I reviewed The War Tour a few months ago for LWH and I was delighted to be able to spend some time with the author in the Cornerhouse in Manchester in the pouring rain discussing aspects of this book and the short story over mint tea and coffee.
Apart from enjoying the process of exploring history Zoe has experienced many of the places described in the book and worked with some of the groups of people that we meet on The War Tour. Through real campaign work she has created authentic legal materials from real people though all of the stories are fictional.
So where did you start?
“This differs from earlier stories published by Comma Press in that the stories are deliberately external, inspired partly by anger at the legal system that lets down asylum seekers. I also wanted to write about how people live with their actions after the war.”
By working in their world Zoe has developed strong views on how to portray refugees and the victims of war. In her world there are no good guys and bad guys. There is a challenge for readers and writers alike about the lines between fact and fiction. This book asks us about who is culpable for history and whose responsibility it is to tell these stories.

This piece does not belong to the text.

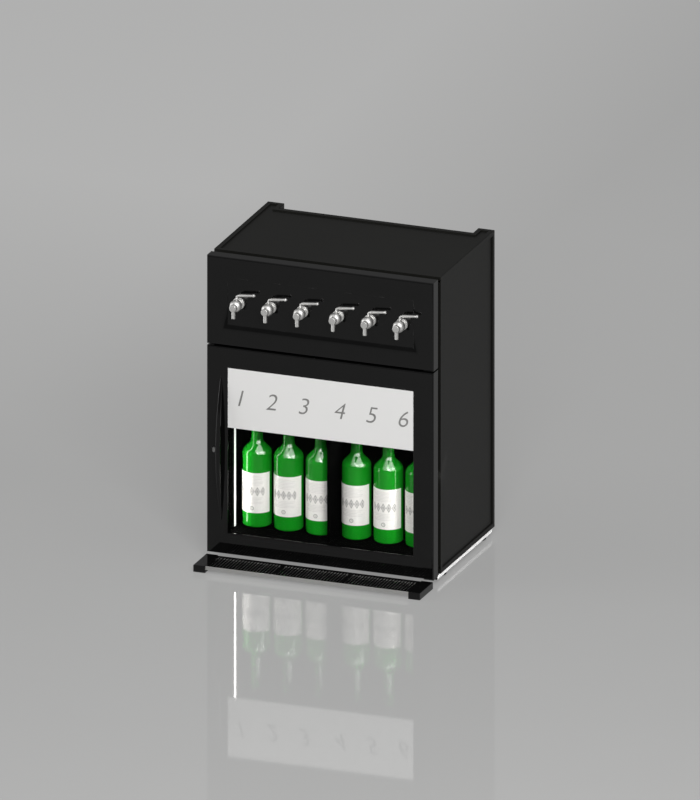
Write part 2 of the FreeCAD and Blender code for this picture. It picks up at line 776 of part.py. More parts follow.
def wine_line(x):
    """Line from the bottom of a bottle, through its stopper and the ceiling, to the tail of its tap."""
    tail = PLATE_FRONT + TAIL_REACH
    points = [
        Vector(x, BOTTLE_Y, BOTTLE_BASE + 24),
        Vector(x, BOTTLE_Y, TAP_Z),
        Vector(x, tail, TAP_Z),
    ]
    return line_of(points, WINE_TUBE)


def gas_line(x):
    """Line from the rail to a stopper's nipple."""
    top = BOTTLE_BASE + BOTTLE_HEIGHT + 22
    points = [
        Vector(x, RAIL_Y - RAIL_RADIUS - 6, RAIL_Z),
        Vector(x, BOTTLE_Y + 9, RAIL_Z),
        Vector(x, BOTTLE_Y + 9, top),
    ]
    return line_of(points, GAS_TUBE)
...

“I am concerned that past events may be forgotten or that we learn a version of history that distorts. That’s what happens in our cultural memory of colonialism.”
But why short stories? (it isn’t for the money.)
“A novel tends to have grand narratives and the characters and themes have to eventually reconcile. I was more interested in the everyday moments, a glimpse at a person’s life. I like to have several different perspectives. I don’t think of the characters as victims, it’s more complex than that.”
So how do you make the stories link together into a coherent collection?
“I prefer to just write and let the links emerge. By letting the imagery, metaphors and language develop and trusting the unconscious part of the process one story tends to lead to another.”
In the opening story the narrator talks to the reader in the second person, making me a character on a bus (man with a briefcase) listening to an old lady. Zoe is deliberately playing with points of view and testing our ways of reading. My Americano went cold while she explained how this writing technique aims to connect the reader to alienated people by removing distance and testing the way we read.
The extensive notes at the end of the book talk about appropriation of voice but something else is going here, something that demands a second look. The characters in these stories are fictional yet they represent important truths. What’s going on there?
“I wanted to focus on silenced narratives, about the forgotten stories and to foreground issues. I want to expose the roles of people involved in frontier genocide. We hear one version of history but what about the silent voices, the women like Charlotte Manning who are witnesses but are themselves complicit?”
Can Zoe give any advice to other short story writers?
“It’s all about time and realising that the first draft is just that…and being greedy for feedback. Having a good publisher like Comma who gave me lots of ideas and suggestions, helps.”
Finally, what can we look forward to next from Zoe Lambert?
“I am working on a novel. It is a more personal subject about the way we treat disability and illness.”
I for one am looking forward to another book that will challenge my perspectives.
The War Tour is shortlisted for the prestigious Edge Hill Short Story Prize 2012. http://www.amazon.co.uk/The-War-Tour-Zoe-Lambert/dp/1905583281
Zoe Lambert is a Manchester based writer. She has an MA in Creative Writing from UAE and a PhD from MMU. She is on the board of the Northwest Short Story Network and lectures at Universities around the North West. She also runs writing workshops and online courses.